Alongside this map is a graph showing the rate at which species have been going extinct on Earth over the same time period as the map’s animation. At least, our best estimate of how many species have gone extinct. There is a familiar yet disquieting cadence to this dance as the line on the graph sweeps and bounces upwards to keep pace with the rhythm of the dark dots pattering across the map. The lesson couldn’t be made more obvious: as people have increased in number, so have we been pushing ever more and more species off the cliff of extinction. It is the biggest cautionary tale of this Anthropocene, one that every young student must surely absorb deeply if we are to hope that the human juggernaut can be turned around and many non-human lives saved.


Yet, as the young mixture of blank and anxious faces stares at the screen, and up at the professor hammering in the point about how the human population explosion is a leading cause of species extinctions, I can’t help but notice something different. The students have naturally focused their attention mostly on the Americas and on Africa, large land masses with which they are familiar as home, for themselves or for wild animals. These are also places where the recent population growth and extinctions are most prominent, making them more animated on screen.


Over on the Indian subcontinent, though, the dots dance to a different rhythm. This corner of Asia seems to get filled by people quite early in our history, and remains relatively more filled than most other places throughout subsequent millennia. Yet, it is not a region that has seen spectacular extinctions quite like those elsewhere. Yes, we’ve lost the Cheetah, and many other species hover at the brink, but compared to much less populated North America, the Indian subcontinent has managed to retain quite a number of even large fierce species. How has it been possible for a land so full of people as to inspire Ehrlich to write “The Population Bomb” four decades ago, to also hang on to so many wild animals crowded into this tiny corner of the world?


A recent global collaboration (in which I play a part) compiles a database of biodiversity (starting with plants and birds) in the world’s cities. As the database starts filling up with lists of plant and bird species now known to be regularly occurring in 147 (and counting) cities, a number of interesting patterns emerge, fueling further research on urban biodiversity on a global scale. As I have noted in this column before, studying biodiversity in cities and understanding how species find ways to survive and sometimes thrive in the interstices of human habitats is key to how we navigate our way out of the current Anthropocene extinction crisis.


One in five of the world’s bird species (and one in twenty of the plants) now occur in urban areas. More interestingly, over 95% of the bird species found in cities are native to the region. In other words, bird diversity in any city continues to reflect its region’s unique natural history heritage, even as cities seem more alike in this globalising world culture of shopping malls and airports, high-rise apartments and office buildings. Cities may be simpler (compared to a rainforest) or more complex (compared to a grassland) than the natural ecosystems they displace. Yet, the niches in these novel ecosystems are filled mostly by species who evolved in those displaced native habitats. Not really by design or intention, the cities we have built for ourselves somehow serve as arks for more native biodiversity than we imagine. We need to imagine better, and to improve how we design cities so even more species may find ways to cohabit with us on this urban planet.

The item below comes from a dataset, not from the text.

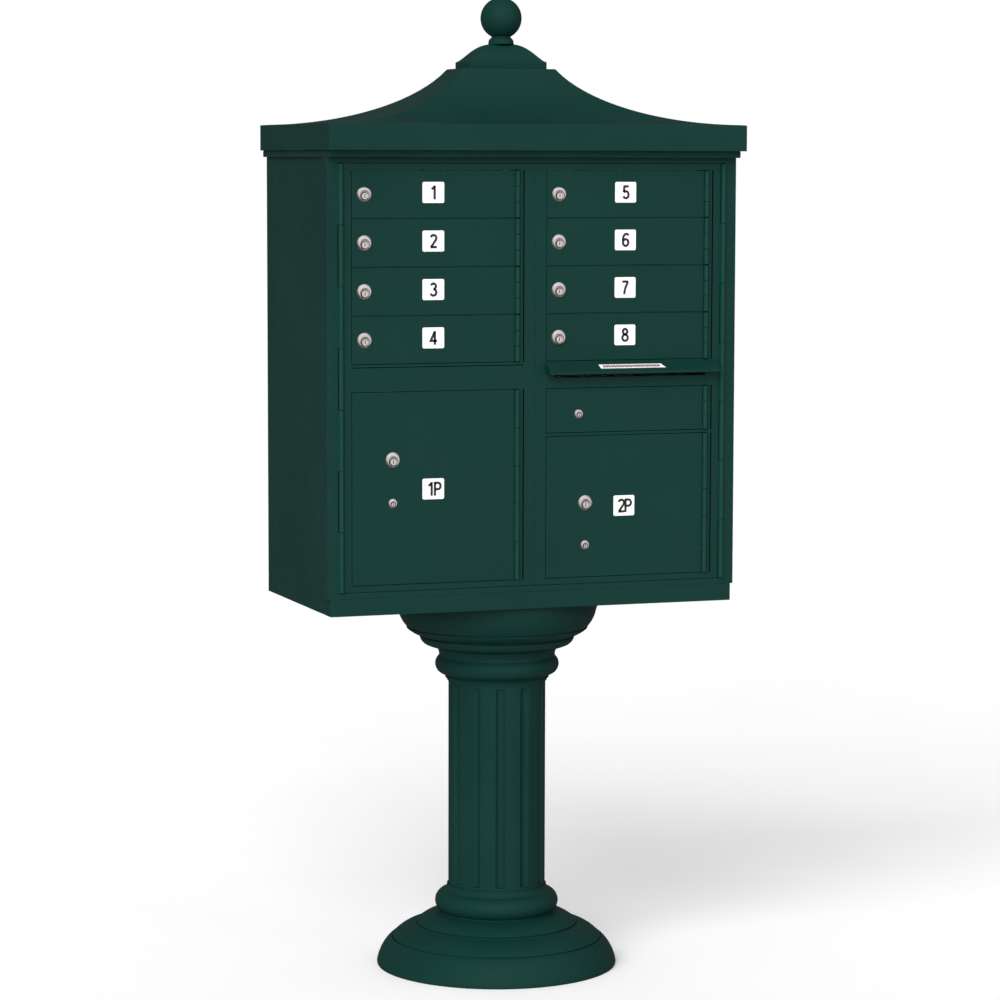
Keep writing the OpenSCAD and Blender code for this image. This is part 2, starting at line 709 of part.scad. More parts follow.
pedestal_post();
pedestal_bolts();
cover_base();
cover_shaft();
cover_capital();
base_tray();
side_panel(-1);  // side_panel_left
side_panel(1);  // side_panel_right
back_panel();
front_frame();
cabinet_top();
rack_left();
rack_right();
roof_canopy();
roof_cap();
finial();
roof_fasteners();
master_hinge_pins();
master_latch();
master_door_left();
master_door_right();
hinge_pins_left();
hinge_pins_right();
outgoing_band();
outgoing_hood();
small_door(outgoing_cell, [outgoing_lock]);  // outgoing_door
lock_shell(outgoing_lock);
lock_cam(outgoing_lock);  // outgoing_cam
for (i = [1:8]) {
    small_door(letter_cell(i), [letter_lock(i)]);
    lock_shell(letter_lock(i));
    lock_cam(letter_lock(i));
}
for (p = [1:2]) {
    cell = parcel_cells[p - 1];
    locks = parcel_locks(p - 1);
    small_door(cell, locks);
    for (lock = locks) lock_shell(lock);
    lock_cam(locks[0]);
    lock_cam(locks[1]);
}
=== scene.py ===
"""The looks of the cluster mailbox unit: sheet-metal pieces with real folds and rounded
edges, turned and cast pieces, locks, number plates, and a procedural material for each.

Lengths inside the builders are millimetres in the part's own frame, and piece() turns
them into metres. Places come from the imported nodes' boxes. A column is 0 for the left
doors and 1 for the right ones, and a lock's size is 0 for large and 1 for small.
"""

import json
import math

import bmesh
import bpy
from mathutils import Matrix, Vector

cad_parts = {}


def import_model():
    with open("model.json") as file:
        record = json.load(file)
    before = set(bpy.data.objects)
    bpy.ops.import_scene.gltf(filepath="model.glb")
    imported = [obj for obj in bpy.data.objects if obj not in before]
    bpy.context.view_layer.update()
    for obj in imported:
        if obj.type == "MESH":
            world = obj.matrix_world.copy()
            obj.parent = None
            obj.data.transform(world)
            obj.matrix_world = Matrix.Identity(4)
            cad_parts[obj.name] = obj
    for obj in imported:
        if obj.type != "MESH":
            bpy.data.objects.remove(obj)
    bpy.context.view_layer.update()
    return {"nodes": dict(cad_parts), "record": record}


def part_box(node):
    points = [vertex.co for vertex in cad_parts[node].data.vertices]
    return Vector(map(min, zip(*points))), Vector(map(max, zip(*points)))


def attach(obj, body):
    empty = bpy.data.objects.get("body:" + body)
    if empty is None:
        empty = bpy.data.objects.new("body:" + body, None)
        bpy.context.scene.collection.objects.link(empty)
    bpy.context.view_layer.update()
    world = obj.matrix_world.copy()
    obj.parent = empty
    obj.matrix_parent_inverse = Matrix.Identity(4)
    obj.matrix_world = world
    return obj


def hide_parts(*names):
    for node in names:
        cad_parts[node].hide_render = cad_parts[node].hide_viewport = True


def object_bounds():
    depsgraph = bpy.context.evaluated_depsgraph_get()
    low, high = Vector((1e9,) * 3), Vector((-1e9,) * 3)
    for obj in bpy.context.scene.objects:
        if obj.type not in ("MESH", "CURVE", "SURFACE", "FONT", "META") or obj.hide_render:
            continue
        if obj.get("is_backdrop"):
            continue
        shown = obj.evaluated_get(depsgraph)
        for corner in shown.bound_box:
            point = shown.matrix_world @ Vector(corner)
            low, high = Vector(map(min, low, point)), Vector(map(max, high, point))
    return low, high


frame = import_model()

# Metres in a millimetre
MM = 0.001
BODY_OF = {node: body for body, nodes in frame["record"]["behaviour"]["bodies"].items()
           for node in nodes}
LETTERS = range(1, 9)

# Sheet thicknesses, and the radii of pans' corners, folds and cut edges
SHEET = 2.5
WALL = 3.0
FOLD = 0.96
BEND = 0.8
EDGE = 0.5
# How far one sheet runs into the next, so that no gap shows
OVERLAP = 0.3


def box(node):
    """A CAD node's lowest and highest corners, in millimetres."""
    low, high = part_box(node)
    return low / MM, high / MM


def plan(low, high):
    """The centre of a box seen from above, and its half width and half depth."""
    return (((low.x + high.x) / 2, (low.y + high.y) / 2),
            ((high.x - low.x) / 2, (high.y - low.y) / 2))


# ---- Node materials ----


def node(tree, kind, inputs=(), **settings):
    """Adds a shader node. inputs maps a socket's name or number to a value or an output."""
    made = tree.nodes.new(kind)
    for name, value in settings.items():
        setattr(made, name, value)
    for name, value in dict(inputs).items():
        if isinstance(value, bpy.types.NodeSocket):
            tree.links.new(value, made.inputs[name])
        else:
            made.inputs[name].default_value = value
    return made


def noise(tree, scale, detail=3.0, roughness=0.5, stretch=(1, 1, 1)):
    """Noise on the piece's own coordinates: scale is in features a metre."""
    place = node(tree, "ShaderNodeTexCoord").outputs["Object"]
    mapped = node(tree, "ShaderNodeMapping", {"Vector": place, "Scale": stretch})
    made = node(tree, "ShaderNodeTexNoise", {
        "Vector": mapped.outputs[0], "Scale": scale, "Detail": detail, "Roughness": roughness})
    return made.outputs[0]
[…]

Yet again the picture from cities in India fuels my unreasonable and skeptical optimism. For here in this land of over a billion people, a land which has always been more heavily peopled than almost anywhere else on earth, even the largest megacities contain over 300 bird species. And hardly any of them are exotic invaders who managed to gain a foothold and usurp habitat from native species. This is in part because the world’s most widespread city-slicker species (the house sparrow, the rock pigeon) figured out how to live with humans early in these parts, and along with the mynahs and parakeets, managed to invade other urban areas while retaining their hold on their native cities in India. The same may hold for primates and some other mammals. But maybe not for plants where people brought in some pretty exotic species which ended up escaping from their gardens to become the most notorious ineradicable outlaws choking the jungles and grasslands across the subcontinent.


Is it India’s mainstream culture of revering nature and finding gods in various animals which allowed so many of them to live among humans? Is it more simply that the early onset of urbanisation in the the Indus valley, in Harappa and Mohenjo-daro, has allowed more time for the native birds (and other wildlife) to adapt to city life? Or is it that the collapse of those once rich cities into deserts burned some ecological lessons into unconscious cultural memory, allowing subsequent development to hang on to bits of wildlife and nature amid human enterprise?


Wherever the answer may lie, we better find it soon. Because it has the potential to help not only India, but cities everywhere in conserving more of the world’s wild species even as more humans turn to city life. Even now, even in anarchically sprawling megacities like Mumbai, something remarkable happens: mangroves come back in Thane creek, paradoxically protected by the newly urbanised populace of Navi Mumbai. And every winter a sprinkling of pink brightens the grey of the tide flats and the dark green of the mangrove canopy, when lesser flamingos by their tens of thousands show up to add color to urban life. We don’t quite know what brings the flamingos into the city, nor why mangroves grow back along the shores of Navi Mumbai’s new suburbs even as developers continue to cut them down elsewhere in the metropolis.


Perhaps it is part of that different rhythm to the dance of the urban human dots on that map in that California classroom. Somehow, both Indian culture and biodiversity have remained surprisingly resilient even as humanity transformed the entire planet. The real challenge ahead will be to not throw that cultural and natural historic legacy away, but to show the rest of the world how human development can be reconciled with conserving other species.